Another setback surrounding Apple's iPhone 5 was the September 12 presentation carried out to announce the phone. The invitations to the suspicious conference created a ton of hype, but on unveiling day the flow of the presentation was somewhat anti-climactic as the big news (the iPhone) was revealed first when it should've been revealed last. People were there to learn about the new iPhone, but management at Apple HQ envisioned it differently and had attendees sit in their seat an extra hour to learn about the colorful but not captivating new iPod. By the end of the conference, people may have found a small surprise with Panorama - the picture function that allows users to take landscape pictures require lots of space - but other than that, Apple revealed nothing new as in nothing new that was unexpected for the iPhone 5: larger screen - expected, Passbook - expected, new Lightning connector - expected, A6 chip - expected, new ear-buds - expected, and the list continues. 

Days after, reviews started surfacing on the iOS 6 and the problems were not only heightened, but new ones were revealed. Would Passbook change the world as Apple quipped? According to Forbes and Slash Gear the app is not even ready for full functioning. They called it "half-baked" and "not ready for prime-time." Apple users complained about receiving errors when connecting to iTunes. Does that sound like the polish that Apple has been known for?

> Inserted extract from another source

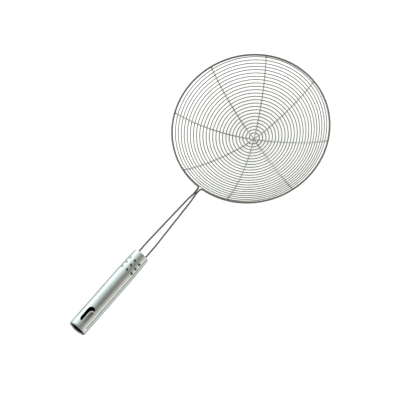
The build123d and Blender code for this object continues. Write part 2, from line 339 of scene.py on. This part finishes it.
def plug_material():
    """A turned steel plug, with rings from the tool."""
    metal = Metal("plug_steel", edge=0.6)
    ring_step = 0.35 * mm
    aside, above = metal.in_handle()[1:]
    rings = metal.calc("SINE", metal.times(metal.distance(aside, above), 2 * math.pi / ring_step))
    cloud = metal.noise(metal.place, scale=120.0)
    colour = metal.blend(metal.ease(cloud, 0.3, 0.7), grey(0.4, warm=0.02), grey(0.52, warm=0.01))
    roughness = metal.ease(cloud, 0.3, 0.7, 0.3, 0.42)
    return metal.finish(colour, roughness, rings, bump_depth=0.02 * mm, bump_strength=0.3)


def dress_nodes():
    finishes = {
        "hoop_and_legs": wire_material("hoop_steel", base=0.21, rough=0.17, olive=0.05),
        "mesh_spiral": wire_material("mesh_steel", base=0.3, rough=0.2, olive=0.15, heat_tinted=True),
        "rib_end_welds": weld_material("weld_metal", dark=0.2, light=0.36),
        "neck_weld": weld_material("neck_weld_metal", dark=0.02, light=0.06),
        "handle_tube": tube_material(),
        "handle_plug": plug_material(),
    }
    rib_steel = wire_material("rib_steel", base=0.58, rough=0.2, olive=0.05)
    for name, piece in frame["nodes"].items():
        piece.data.materials.clear()
        piece.data.materials.append(finishes.get(name, rib_steel))


# Floor, light and camera


def link(thing):
    bpy.context.scene.collection.objects.link(thing)


def stage_floor():
    """A plain pale floor just under the object's lowest point, which glows enough to be white."""
    half_side = 4.0
    gap = 0.2 * mm
    mesh = bpy.data.meshes.new("floor")
    corners = [(x * half_side, y * half_side, 0) for x, y in ((-1, -1), (1, -1), (1, 1), (-1, 1))]
    mesh.from_pydata(corners, [], [(0, 1, 2, 3)])
    floor = bpy.data.objects.new("floor", mesh)
    link(floor)
    floor.location.z = cad_low.z - gap
    material = bpy.data.materials.new("pale_floor")
    material.use_nodes = True
    shader = first_of(material.node_tree, "BSDF_PRINCIPLED")
    shader.inputs["Base Color"].default_value = (0.86, 0.86, 0.86, 1)
    shader.inputs["Roughness"].default_value = 0.9
    shader.inputs["Emission Color"].default_value = (1, 1, 1, 1)
    shader.inputs["Emission Strength"].default_value = 0.6
    mesh.materials.append(material)


def softbox(name, way, distance, size, power, colour):
    """A rectangular light that faces the object's middle from the given direction."""
    object_middle = Vector((0, -0.09, 0))
    data = bpy.data.lights.new(name, "AREA")
    data.shape = "RECTANGLE"
    data.size, data.size_y = size
    data.energy = power
    data.color = colour
    light = bpy.data.objects.new(name, data)
    way = Vector(way).normalized()
    light.location = object_middle + way * distance
    light.rotation_mode = "QUATERNION"
    light.rotation_quaternion = way.to_track_quat("Z", "Y")
    link(light)


def studio_sky():
    """Pale walls on the X sides, dimmer ones at the Y ends and overhead, and a large soft glow.

    The light from the +X side is a little warm. The glow on the -X side is a little green.
    """
    world = bpy.data.worlds.new("studio")
    bpy.context.scene.world = world
    world.use_nodes = True
    sky = Graph(world.node_tree)
    overhead = 0.34
    plain_light, warm_light, green_light = (1, 1, 1, 1), (1.0, 0.945, 0.87, 1), (0.85, 1.0, 0.965, 1)
    glow_way = Vector((-0.93, 0.2, 0.38)).normalized()
    way = sky.node("ShaderNodeTexCoord").outputs["Generated"]
    x, y, z = sky.node("ShaderNodeSeparateXYZ", {0: way}).outputs
    low = sky.ease(z, 0.05, 0.75, 1.0, 0.0)
    sides = sky.ease(sky.calc("ABSOLUTE", x), 0.18, 0.78, -0.19, 0.56)
    ends = sky.ease(sky.calc("ABSOLUTE", y), 0.5, 0.95, 0.0, 0.42)
    walls = sky.add(overhead, sky.times(low, sky.add(sides, ends)))
    glow = sky.ease(sky.dot(way, glow_way), 0.1, 0.92, 0.0, 0.78)
    tone = sky.blend(sky.ease(x, 0.15, 0.7), plain_light, warm_light)
    background = first_of(sky.tree, "BACKGROUND")
    sky.give(background.inputs["Color"], sky.blend(glow, tone, green_light))
    sky.give(background.inputs["Strength"], sky.add(walls, glow))


def place_camera():
    azimuth, elevation, roll = (math.radians(a) for a in (camera_azimuth, camera_elevation, camera_roll))
    level = Vector((math.cos(azimuth), math.sin(azimuth), 0))
    towards = Vector((math.sin(azimuth), -math.cos(azimuth), 0))
    back = towards * math.cos(elevation) + Vector((0, 0, math.sin(elevation)))
    lifted = back.cross(level)
    right = level * math.cos(roll) + lifted * math.sin(roll)
    up = lifted * math.cos(roll) - level * math.sin(roll)
    place = back * camera_distance - right * camera_left - up * camera_below
    lens = bpy.data.cameras.new("camera")
    lens.sensor_width = sensor_width
    lens.lens = sensor_width * focal_pixels / image_pixels
    lens.clip_start, lens.clip_end = 0.05, 50.0
    camera = bpy.data.objects.new("camera", lens)
    link(camera)
    turned = Matrix((right, up, back)).transposed().to_4x4()
    camera.matrix_world = Matrix.Translation(place) @ turned
    bpy.context.scene.camera = camera


dress_nodes()
stage_floor()
studio_sky()
softbox("softbox_left", (-0.86, 0.2, 0.5), distance=1.4, size=(1.4, 0.7), power=2.0, colour=(0.9, 1.0, 0.97))
place_camera()
bpy.context.scene.view_settings.view_transform = "Standard"
bpy.context.scene.view_settings.look = "None"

The new Apple Maps being better than Google Maps was another line Apple gave a jab at. "They are just getting started" was Apple's defense when the reviews started attacking the system's unfinished nature. "Why is Apple releasing Products that are 'just getting started'?" is a question I would immediately throw out.  Would Steve Jobs be okay with an unfinished iPod? Or an unfinished iPhone or iPad? Sure the first iPad lacked Flash but was a fully functional item, but it was the first of its class. Since it was a revolution minor gaffes could be pardoned based on the idea that anything occurs on uncharted territory. Smartphones, however, have been around for some years now and it is Apple's craft. Apple should keep itself at the top of their game but now I do start to buy the idea that the more success you reap, the less innovative you become (Microsoft anyone?). With maps or Passbook, why send out an unfinished an app system when you know it'll irk your consumers?

Apple should've made sure its maps app was at least as good as Google's or even better, but since it apparently isn't, according to this writer, it gives the impression Apple was in a hurry to simply get things out there...which begs the question: was Apple rushing to launch the iPhone 5? If so, why?

Perhaps, it senses it is losing the race of speed to a swift Samsung? Or perhaps, it was Apple's attempt to loudly proclaim that it is still at the top of the game and thus make people believe their products are still the best? Or maybe Apple simply has a deadline to meet in terms of releasing a new smartphone every year and this year they simply did what they were supposed to do? There is no or little question another company will be able to match what Apple has done in creating such cult of a company that may drive people to purchase products in the millions during the first 24 hours or prompt people to wait in line for more than a week, but after the events, presentations and the launch, it seems that the tide for Apple is switching its course.